Find the volume enclosed by $y = x^2$, $y = 5$, $z = x^2$, and $z = 0$.

The limits on $z$ say this is the volume under the surface $f(x,y) = x^2$, over the region defined by $y=5$ and $y = x^2$. The region is a parabola with $y$ running from $x^2$ to $5$, while $x$ ranges from $-\sqrt{5}$ to $\sqrt{5}$.

f(x, y) = x^2
h(x) = x^2
g(x) = 5
integrate(f(x,y), (y, h(x), g(x)), (x, -sqrt(Sym(5)), sqrt(Sym(5))))

\begin{equation*}\frac{20 \sqrt{5}}{3}\end{equation*}
Example

Find the volume above the $x$-$y$ plane when a cylinder, $x^2 + y^2 = 2^2$ is intersected by a plane $3x + 4y + 5z = 6$.
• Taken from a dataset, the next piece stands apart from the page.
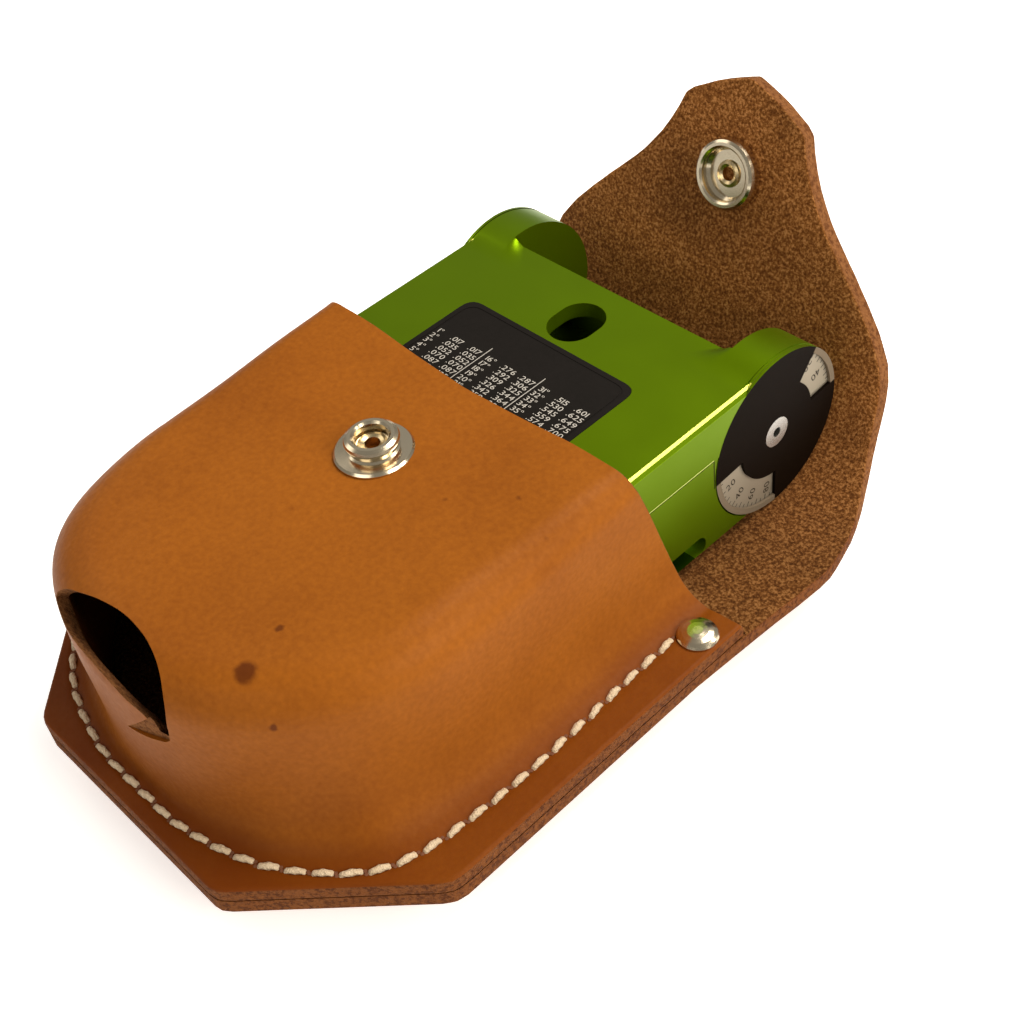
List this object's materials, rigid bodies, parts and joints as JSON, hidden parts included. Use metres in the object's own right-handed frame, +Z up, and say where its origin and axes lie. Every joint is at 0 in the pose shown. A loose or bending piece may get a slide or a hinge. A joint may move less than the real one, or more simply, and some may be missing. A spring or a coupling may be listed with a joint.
{
  "type": "pocket transit in a leather belt case",
  "caption": "Closed pocket transit with green anodised housing and side dials, drawn part way out of a moulded leather belt case with its snap flap standing open",
  "frame": {"origin": "middle of the flat underside of the belt loop, which the part lies on", "axes": "x is to the right across the case, y runs from the closed end to the flap, z is up out of the case back"},
  "size_m": [0.1104, 0.1663, 0.0706],
  "materials": {
    "leather": "wet moulded vegetable tanned leather, smooth grain side",
    "suede": "flesh side of the same leather, speckled",
    "nickel": "nickel plated",
    "brass": "bright brass",
    "green_aluminium": "olive green anodised aluminium",
    "steel": "turned stainless steel",
    "nylon": "natural nylon",
    "dark_dial": "black anodised aluminium",
    "silver_scale": "engraved satin aluminium",
    "rubber": "black rubber",
    "glass": "clear flat glass",
    "level_glass": "green spirit in glass",
    "mirror": "silvered glass",
    "label_black": "black anodised plate with pale printing",
    "blued_steel": "blued steel",
    "copper_wire": "fine copper wire"
  },
  "bodies": {
    "case": {"back_panel": "leather", "pouch_front": "leather", "mouth_rivets": "nickel", "snap_stud": "nickel", "stud_eyelet": "brass", "belt_loop": "leather", "loop_rivets": "nickel"},
    "flap_low": {"flap_bend_lower": "suede"},
    "flap_mid": {"flap_bend_upper": "suede"},
    "flap_high": {"flap_wall": "suede"},
    "tongue": {"flap_tongue": "suede", "snap_socket": "nickel", "snap_cap": "brass"},
    "transit": {"body_shell": "green_aluminium", "hinge_shaft": "steel", "hinge_washers": "nylon", "dial_cover_right": "dark_dial", "dial_cover_left": "dark_dial", "clinometer_dial": "silver_scale", "glass_gasket": "rubber", "glass": "glass", "glass_ring": "dark_dial", "round_level_holder": "brass", "round_level": "level_glass", "lift_lever": "steel", "lift_pin": "steel", "large_sight": "green_aluminium", "large_sight_pin": "steel"},
    "lid": {"lid_shell": "green_aluminium", "mirror_glass": "mirror", "mirror_ring": "dark_dial", "label_plate": "label_black", "dial_scale_right": "silver_scale", "dial_scale_left": "silver_scale", "small_sight": "green_aluminium", "small_sight_pin": "steel"},
    "compass_circle": {"azimuth_ring": "silver_scale"},
    "pinion": {"adjusting_pinion": "brass"},
    "needle_set": {"needle": "blued_steel", "needle_cap": "brass", "needle_weight": "copper_wire"},
    "clinometer": {"pivot_post": "steel", "clinometer_shaft": "steel", "vernier_arm": "steel", "vial_holder": "brass", "clinometer_vial": "level_glass", "clinometer_lever": "steel"}
  },
  "joints": [
    {"name": "transit_slide", "type": "slide", "parent": "case", "child": "transit", "axis": [0, 1, 0], "range_m": [-0.036, 0.0008]},
    {"name": "flap_bend_1", "type": "hinge", "parent": "case", "child": "flap_low", "pos_m": [0, 0.057, 0.0088], "axis": [1, 0, 0], "range_deg": [-24, 1.2]},
    {"name": "flap_bend_2", "type": "hinge", "parent": "flap_low", "child": "flap_mid", "pos_m": [0, 0.06741, 0.01101], "axis": [1, 0, 0], "range_deg": [-24, 1.2]},
    {"name": "flap_bend_3", "type": "hinge", "parent": "flap_mid", "child": "flap_high", "pos_m": [0, 0.07602, 0.01727], "axis": [1, 0, 0], "range_deg": [-24, 1.2]},
    {"name": "tongue_fold", "type": "hinge", "parent": "flap_high", "child": "tongue", "pos_m": [0, 0.08686, 0.04346], "axis": [1, 0, 0], "range_deg": [-15, 100]},
    {"name": "lid_hinge", "type": "hinge", "parent": "transit", "child": "lid", "pos_m": [0, 0.0572, 0.02795], "axis": [1, 0, 0], "range_deg": [-0.2, 0]},
    {"name": "circle_turn", "type": "hinge", "parent": "transit", "child": "compass_circle", "pos_m": [0, 0.0125, 0.0278], "axis": [0, 0, 1], "continuous": true},
    {"name": "pinion_turn", "type": "hinge", "parent": "transit", "child": "pinion", "pos_m": [-0.03, 0.0125, 0.02235], "axis": [1, 0, 0], "continuous": true},
    {"name": "needle_spin", "type": "hinge", "parent": "transit", "child": "needle_set", "pos_m": [0, 0.0125, 0.0292], "axis": [0, 0, 1], "continuous": true},
    {"name": "clinometer_turn", "type": "hinge", "parent": "transit", "child": "clinometer", "pos_m": [0, 0.0125, 0.017], "axis": [0, 0, 1], "range_deg": [-90, 90]}
  ],
  "couplings": [
    {"joint": "flap_bend_2", "follows": "flap_bend_1", "ratio": 1},
    {"joint": "flap_bend_3", "follows": "flap_bend_1", "ratio": 1},
    {"joint": "pinion_turn", "follows": "circle_turn", "ratio": 8}
  ]
}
We solve for $z = (1/5)\cdot(6 - 3x - 4y)$ and take $R$ as the disk at the origin of radius $2$:

f(x,y) = 6 - 3x - 4y
g(x) = sqrt(2^2 - x^2)
h(x) = -sqrt(2^2 - x^2)
(1//5) * integrate(f(x,y), (y, h(x), g(x)), (x, -2, 2))
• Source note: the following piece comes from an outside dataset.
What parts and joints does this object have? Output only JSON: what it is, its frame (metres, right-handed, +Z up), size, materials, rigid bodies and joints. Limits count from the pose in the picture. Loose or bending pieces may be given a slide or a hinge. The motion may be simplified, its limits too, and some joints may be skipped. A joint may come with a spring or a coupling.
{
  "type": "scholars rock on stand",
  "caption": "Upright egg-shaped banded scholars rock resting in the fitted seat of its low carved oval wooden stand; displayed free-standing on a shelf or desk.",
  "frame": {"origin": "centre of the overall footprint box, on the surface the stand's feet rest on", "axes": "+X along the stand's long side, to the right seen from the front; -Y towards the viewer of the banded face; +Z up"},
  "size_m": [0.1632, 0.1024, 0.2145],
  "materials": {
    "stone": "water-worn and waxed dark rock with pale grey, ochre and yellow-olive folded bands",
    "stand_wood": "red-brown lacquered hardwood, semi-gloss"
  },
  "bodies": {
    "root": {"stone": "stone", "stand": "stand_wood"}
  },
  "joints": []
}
\begin{equation*}\frac{24 \pi}{5}\end{equation*}
Example

Find the volume:

• in the first octant

• bounded by $x+y+z = 10$, $2x + 3y = 20$, and $x + 3y = 10$

The first plane can be expressed as $z = f(x,y) = 10 - x - y$ and the volume is that below the surface of $f$ over the region $R$ formed by the two lines and the $x$ and $y$ axes. Plotting that we have:

g1(x) = (20 - 2x)/3
g2(x) = (10 - x)/3
plot(g1, 0, 20)
plot!(g2, 0, 20)


We see the intersection is when $x=10$, so this becomes

f(x,y) = 10 - x - y
h(x) = (10 - x)/3
g(x) = (20 - 3x)/3
integrate(f(x,y), (y, h(x), g(x)), (x, 0, 10))
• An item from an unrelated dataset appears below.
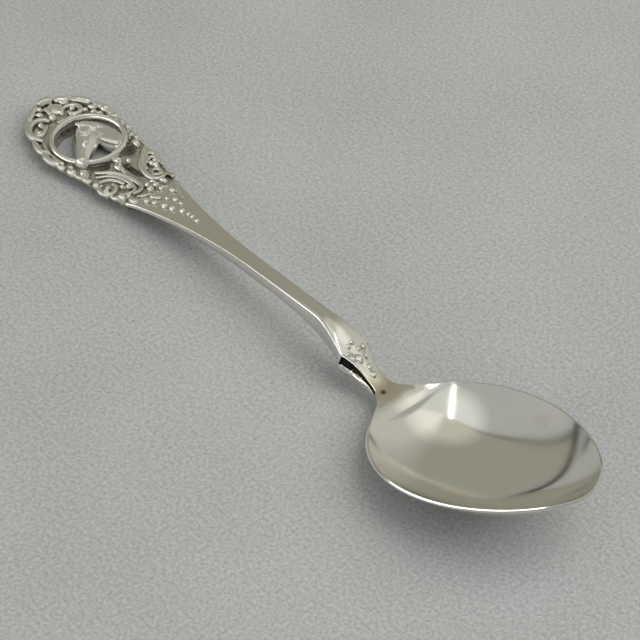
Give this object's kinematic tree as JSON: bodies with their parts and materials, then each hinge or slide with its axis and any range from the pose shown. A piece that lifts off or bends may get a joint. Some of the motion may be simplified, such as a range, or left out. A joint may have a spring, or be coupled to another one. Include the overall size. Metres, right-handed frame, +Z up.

\begin{equation*}\frac{500}{27}\end{equation*}
Example

Let $r=1$ and define three cylinders along the $x$, $y$, and $z$ axes by: $y^2+z^2 = r^2$, $x^2 + z^2 = r^2$, and $x^2 + y^2 = r^2$. What is the enclosed volume?

Using the cylinder along the $z$ axis, we have the volume sits above and below the disk $R = x^2 + y^2 \leq r^2$. By symmetry, we can double the volume that sits above the disk to answer the question.

Using symmetry, we can tell that the the wedge between $x=0$, $y=x$, and $x^2 + y^2 \leq 1$ (corresponding to a polar angle in $[0,\pi/4]$ in $R$ contains $1/8$ the volume of the top, so $1/16$ of the total.